The chasm only keeps growing and is swallowing up our relationships. If you’re still wondering what am I referring to here are the striking differences between men and women in our society. Archetypical and biological differences are universal; but what plagues our society is different. The men seem trapped in a time warp and are conditioned to conform, obey, respect traditions and family. They bear the brunt of being caretakers for aging parents, the primary bread-earners, the protective brothers and caring sons. They are forced to put their desires, dreams on the back burner and are expected to fulfill familial duties instead. It might sound rather strange but holds true for so many Indian men ! With the flux in our society the women seem to be evolving rather rapidly compared to men. A woman no longer needs a man to feel secure or for her self esteem; she is comfortable with postponing marriage to pursue her career, she’s emotionally empowered and autonomous and is seldom bogged down by parental expectations. Its only when holy matrimony happens is she expected to transform into a demure coy dutiful woman. This is when trouble starts brewing because more and more Indian women are refusing to fit preconceived notions and are not very happy with conforming to stereotypical notions of a wife and daughter-in-law. An education, a career and the freedom to move out of the parental fold have all given the Indian woman wings and a voice neither of which she’s willing to clip or thwart in the name of marriage. She demands to be treated like an equal partner and a companion not the servile , subservient secondary member of the average Indian household she once was expected to be. She isn’t comfortable with putting her career on the backseat for marriage and motherhood.

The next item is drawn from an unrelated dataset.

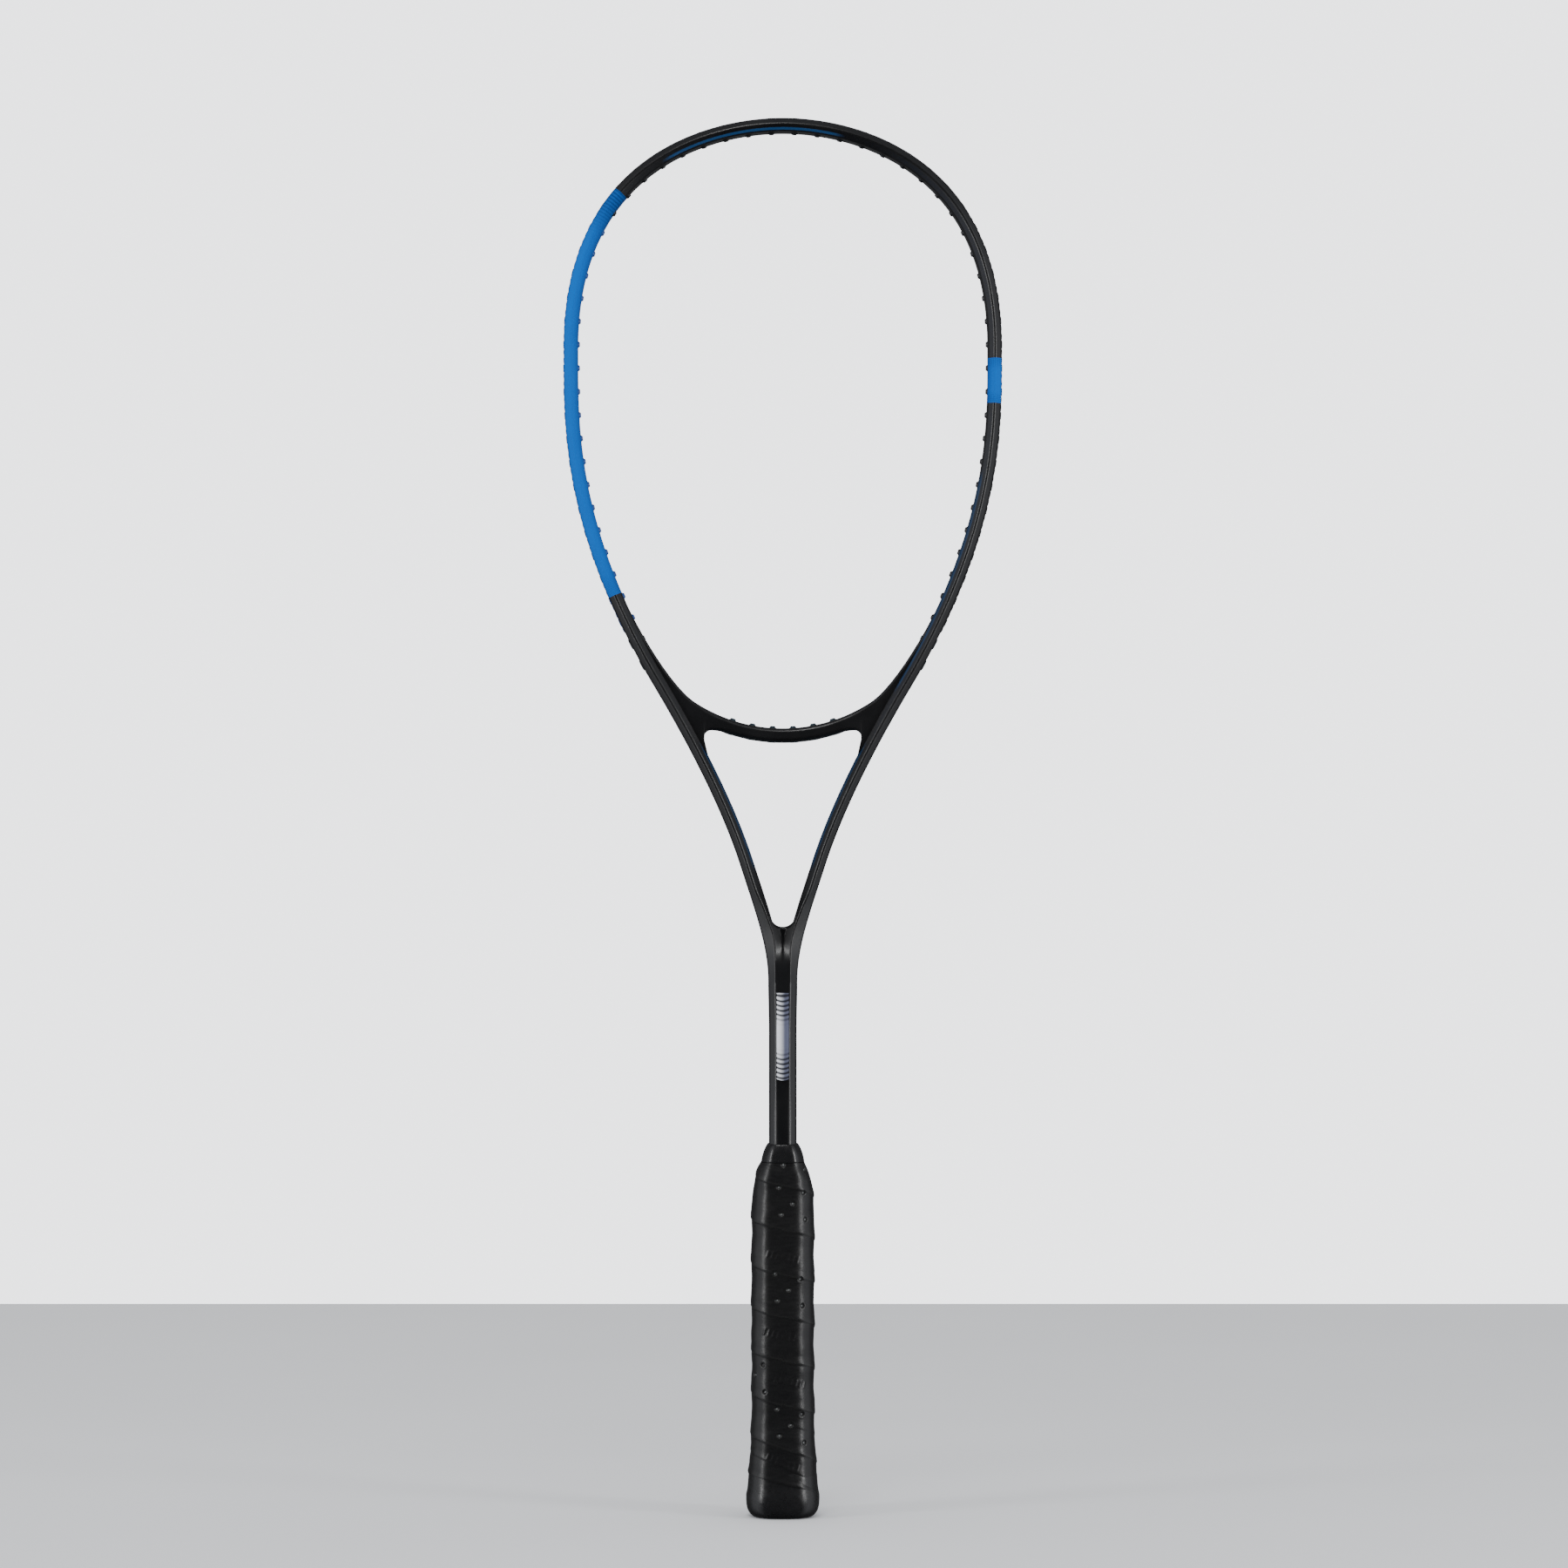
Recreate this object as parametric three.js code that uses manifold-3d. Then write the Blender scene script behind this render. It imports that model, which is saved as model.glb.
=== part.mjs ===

Her expectations from her marital home and life partner are changing . Which are seldom met thanks to the stick in the mud approach most regular Indian families have. It has a lot to do with the way we rear our sons and daughters. Sons are conditioned and reared to be dependent emotionally, financially and in every possible way on their families especially their mothers.God forbid if they ever take a stand for their wives or pitch in at home they are labeled as “Joru ke Gulaam” and are mocked at. They are seldom taught to do their own chores and almost never encouraged to move away from the parental fold to set up an independent home. A stark contrast to the way daughters are raised in our country. They are raised to be educated, independent both emotionally and financially and are carefree; sans any responsibility of their families. They are mobile and flexible in both thought and action.
Courtesy these differences more and more marriages are ending in separation and divorce. Expectations don’t match, tradition and modernity seldom find a common ground. Men aren’t reared to treat their wives as equals and women are no longer comfortable with juggling both home and career singlehandedly and they’ve become more vocal of their disapproval. The stigma attached with divorce has dissolved and women would rather walk out of an unhappy relationship than take things lying down,
To bridge this gap, we need to sensitize Indian men, to start with we need to start rearing our sons differently. They need to be raised to respect women other than their mothers and sisters. To be more hands-on and proactive at home. They shouldn’t be thwarted emotionally and bogged down by paternal expectations. In the name of tradition and family values we should no longer thwart our children instead give them the space to shape their own lives without judging them. It’s high time that Indian men caught up and kept pace with the women and find some common ground to have more lasting and satisfying relationships.